夜噺骨董談義

収集品、自分で作ったもの、見せていただいた品々などを題材に感想談など

清潭香魚図 川合玉堂筆 その4

2016-11-02 00:01:00 | 掛け軸
休日はず~っと小生と一緒の息子。さすがに日曜日の夕方から疲れたようで熟睡、それからが小生の本当の休日



「お~い、ベットを占領するなよ!」

さて本日は川合玉堂の作品の紹介です。

川合玉堂の掛け軸の作品はコレクターにとっては垂涎の的です。まともなお値段では高値の華、もとい高嶺の華。横山大観、上村松園と並んで近代画家の最高峰です。

さてその川合玉堂の作品入手への無謀なる挑戦です。狩野芳崖、橋本雅邦らの真作はいくつか紹介しましたし、川合玉堂の作品も何点か紹介しましたが、これらの画家の最盛期の作品はやはりそれなりのお値段で入手すべきものです。ただ、初期の頃の作品は意外に他人が知らずして放置されていることがあります。

本日はそのような作品の紹介です。

清潭香魚図 川合玉堂筆 その4
絹本水墨淡彩軸装 軸先塗 共箱 旧作題
全体サイズ:縦2030*横535 画サイズ:縦1140*横408



明治33年頃(27歳)の作で、箱書は大正年間と推察されます。滅多に資料には掲載されないこの印章が記憶にあるかどうかが購入するかしないかの判断に大きく影響します。ただし・・・。

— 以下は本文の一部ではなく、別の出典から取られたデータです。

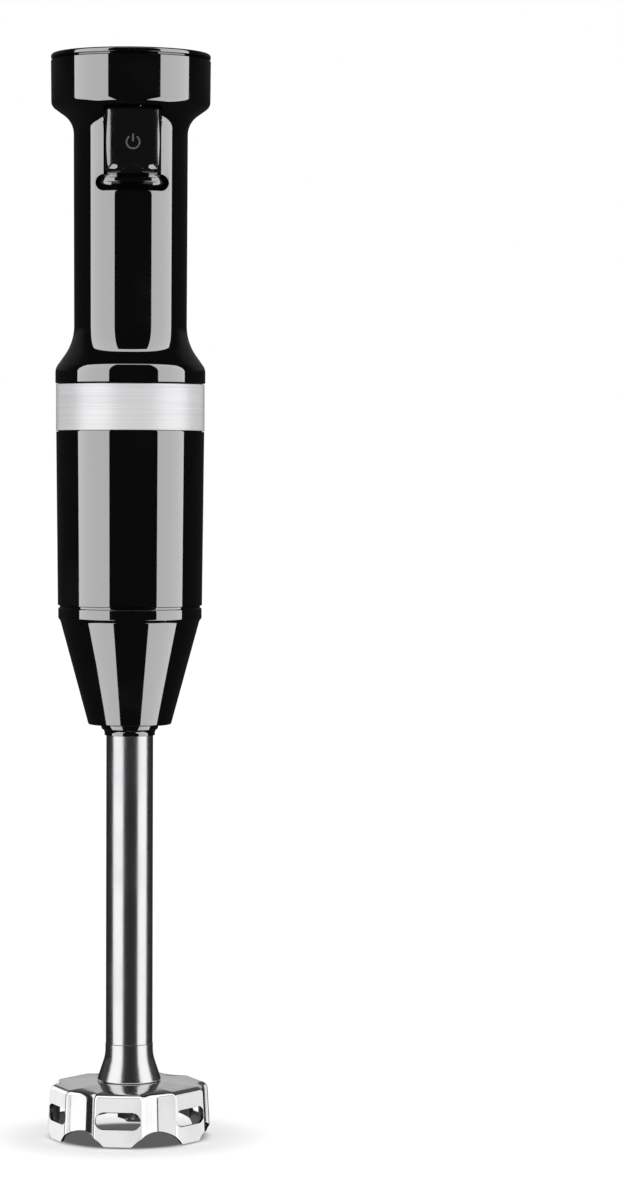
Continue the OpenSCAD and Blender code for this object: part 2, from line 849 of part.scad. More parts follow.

書体と印章の使用時期が一致しなくてはいけませんが、まず心惹かれるのが作品の出来でなくてはなりません。落款や印章は記憶力が影響しとても数多くある印章はすべて覚えられるものではありませんから・・・。



しかも印章や書体はある程度真似ることは可能です。ただ、感性は真作を見続けないと解らないものかもしれません。私は出来に惹かれて購入しました。資料はその後の確認事項です。購入時にそのような資料を手元に置いて見極めるなどというのは許されませんので・・。



箱書も同じく後日の確認です。「旧作」というのは贋作にもよく使いますので一概に信用してはいけないようです。



巻止には「庚子(かのえね、こうし)六月為諭吉 欸冬鮎図 玉堂筆 小湖誌」とあります。明治33年に描いたことでしょうか?

さらには明治34年に亡くなった福沢諭吉に縁のある作品というロマンが・・、そこまでは「まさか」ですね。「小湖誌」の詳細は不明です。



箱書きにある「欸冬」とは「フキ キク科の多年草、園芸植物、薬用植物」のことです。このようなマイナーなことも判断基準になりますかね?



とかく落款や印章、筆致ばかり真贋の話題のする御仁には間違いが多いと思います。



たとえ贋作でもビジネスではない当方はダメージは少ないものです。



まずは購入するか否かは第一印象の勝負ですが、きちんとその後は調査します。「自分のお金で買え、そして売れ、売買は休んで調べろ」という骨董の鉄則を小生は死ぬまで続けるのでしょう。



ただ休日は調べ物から片付け、飾りつけまで寸暇を惜しんで忙しいのですが、息子が思うようにはさせてくれません。



むろん仕事も忙しいのですが、このような趣味の世界をなにかしら持つのは愉しいと思います。



趣味といえども真贋のみならず、資金も現実は厳しいものがあります。資金に余裕があれば氏素性のしっかりしたもっといい作品が入手できますが・・・。

ただ「資金が潤沢なものほど贋作ばかりを入手する。」というのが世の常とか。資金を投入して信頼できるところから入手するというのは相場の倍での購入となり、これは売る側の論理。かなりの無駄遣いでもありますが、骨董好きのかなりの高い割合の人が贋作揃いというのも現実であり、贋作ばかりよりはましなら、高い骨董商への目利き料金の支払いをするしかありません。骨董の世界は自分が目利きになるのがもっとも効率的で遠い道のり・・・・

高望みによって初めてその距離がつまりますし、高望みしないとまたその望みは一生叶いません。ただ高望みばかりでは贋作揃いになります。美女への高望みは人生の大いなる時間と金の無駄、骨董への高望みは人生の肥やしです。